The bill of exceptions is in the following words:

"In the trial of this cause, the plaintiffs, to support the issues on their part, offered a competent witness, Alexander Ray, who proved that two or three days after the note fell due, he had a conversation with defendant, asked him if he could arrange the note; that if he did not, probably the officers of the bank would be blamed, he said, no officer should lose anything by him, and that there was some property on Cherry Street, which witness understood that George Magruder in his lifetime owned; that the would repair it, and that it would become valuable. Mr. Thompson had had a previous conversation with him; the defendant had not been informed by me that the note was overdue, and not demanded. Also, James Thompson, who proved, that as soon as it was discovered that the note was over, he and the cashier conversed about it, and about three or four days after it was overdue, he determined to call on defendant, and request him to arrange it, and state

Page 32 U. S. 289

the circumstances attending the note; that he then called on defendant, and found him from home; left word, he wanted him, a day or two after, defendant called at bank; he went aside with him, told him the circumstances attending the neglect in relation to the note, and requested him to take time and determine what he would do as to arranging the note; telling him that he did not wish defendant to say a word to him to commit himself, but to consider whether, if he did not arrange it, the bank might not do him a greater injury than the amount of the note; that some time after this conversation, he had another with defendant; that the defendant asked him, if the debt was lost, whose loss would it be; would it fall on any of the officers of the bank? Witness replied that he did not known how that would be, that he could not answer that question; that the bank would perhaps look to the officers, and the defendant then said no officer of the Union Bank should lose anything by him; that he afterwards had another conversation with defendant, in Mr. Wharthon's store; that defendant said, 'he meant to pay the note, but would take his own time for it; that he would not put himself in the power of the bank.' He thinks this last conversation was about three or four months after the note fell due. That just before the suit was brought, the witness was desired by the president of the bank to call on the defendant, and know what he meant to do with the note; that he did so, and that defendant then said, 'I will pay that note now, if the bank will take the house on Cherry Street for what it cost me.'"
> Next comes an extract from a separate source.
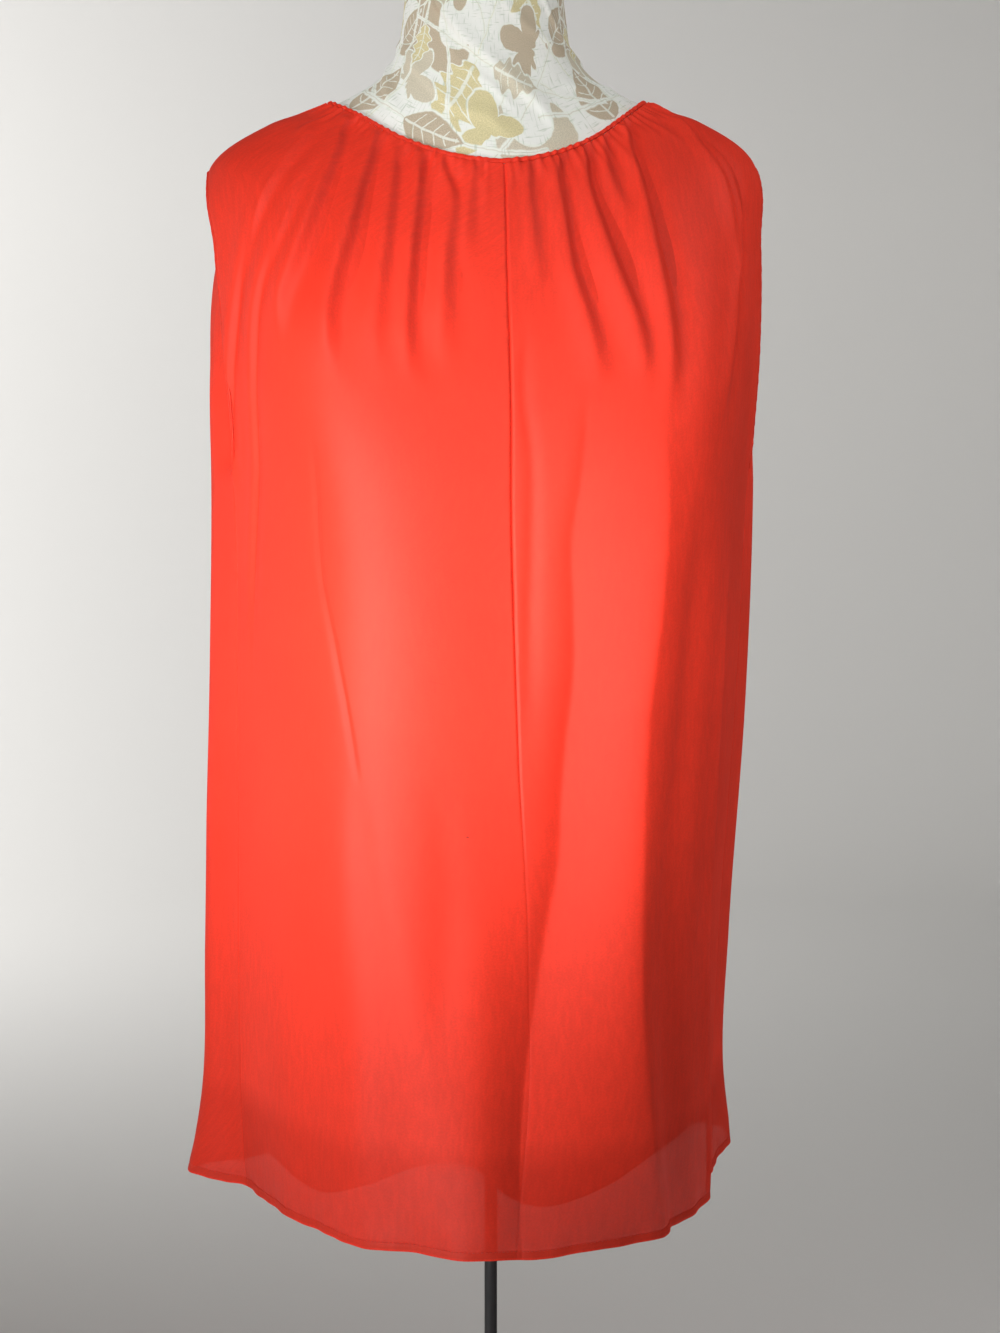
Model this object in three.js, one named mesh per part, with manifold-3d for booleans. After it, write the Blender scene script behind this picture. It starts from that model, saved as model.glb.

Witness reported the answer to the president, who said, the bank did not want the house, and shortly afterwards suit was brought. Plaintiffs further proved, that the defendant, when the note fell due, and before, was administrator of the maker of the note, George Magruder, who had died before the note fell due, and who, it is also admitted, was insolvent.

"Whereupon, the plaintiffs, on the aforegoing evidence, prayed the court to instruct the jury as follows:"

" That if the jury believes the defendant held the above conversation as stated by the witnesses, such conversations amount to a waiver of the objection of the want of demand and notice, and the defendant is liable on the note if the jury should

Page 32 U. S. 290

believe that the defendant made the acknowledgments and declarations stated in the conversations in reference to the claim of the bank upon him as endorser of the note,"

"which the court refused. And the plaintiffs then prayed the court to instruct the jury as follows:"

" That if the jury believes from the evidence aforesaid that the defendant, after knowing of his discharge from liability as endorser of the said note, by the neglect to demand and give notice, said that he meant to pay the note, but should take his own time for it, and would not put himself in the power of the bank, and that the bank forbore bringing suit, from the time of said conversation, about three or four months after the note fell due, until the date of the writ issued in this cause, then the plaintiffs are entitled to recover on the second count of the declaration,"

"which also the court refused to give, to which refusal to give the said instructions the plaintiffs excepted."

The question is whether these instructions, thus propounded, were rightly refused by the court. And we are of opinion that they were. The first requests the court to instruct the jury upon a mere matter of fact, deducible from the evidence, and which it was the proper province of the jury to decide. It asks the court to declare that the conversations stated (sufficiently loose and indeterminate in themselves) amounted to a waiver of the objection of the want of demand and notice. Whether these did amount to such a waiver was not matter of law, but of fact, and the sufficiency of the proof for this purpose was for the consideration of the jury.

The second instruction is open to the same objection. It calls upon the court to decide upon the sufficiency of the proof to establish that there was a forbearance by the plaintiffs to sue the defendant upon the note, and of the promise of the defendant, in consideration of the forbearance, to pay the same. That was the very matter upon which the jury were to respond, as matter of fact. It is also open to the additional objection that it asks the court to decide this point, not upon the whole evidence, but upon a single sentence of the conversations stated, without the slightest reference to the manner in which

Page 32 U. S. 291

the meaning and effect of that sentence was, or might be, controlled by the other points of the conversation, or the attendant circumstances. In either view, it was properly refused.

The Court have also been called upon to review their former decision in this case. 28 U. S. 3 Pet. 87. To this it might be a sufficient answer to say that no case is made out upon the record, calling for such a review; and if it were, we are entirely satisfied with that decision. The judgment of the circuit court is therefore

Affirmed with costs.

This cause came on to be heard, on the transcript of the record from the Circuit Court of the United States for the District of Columbia holden in and for the County of Washington and was argued by counsel, on consideration whereof it is ordered and adjudged by this Court that the judgment of the said circuit in this cause be and the same is hereby affirmed with costs.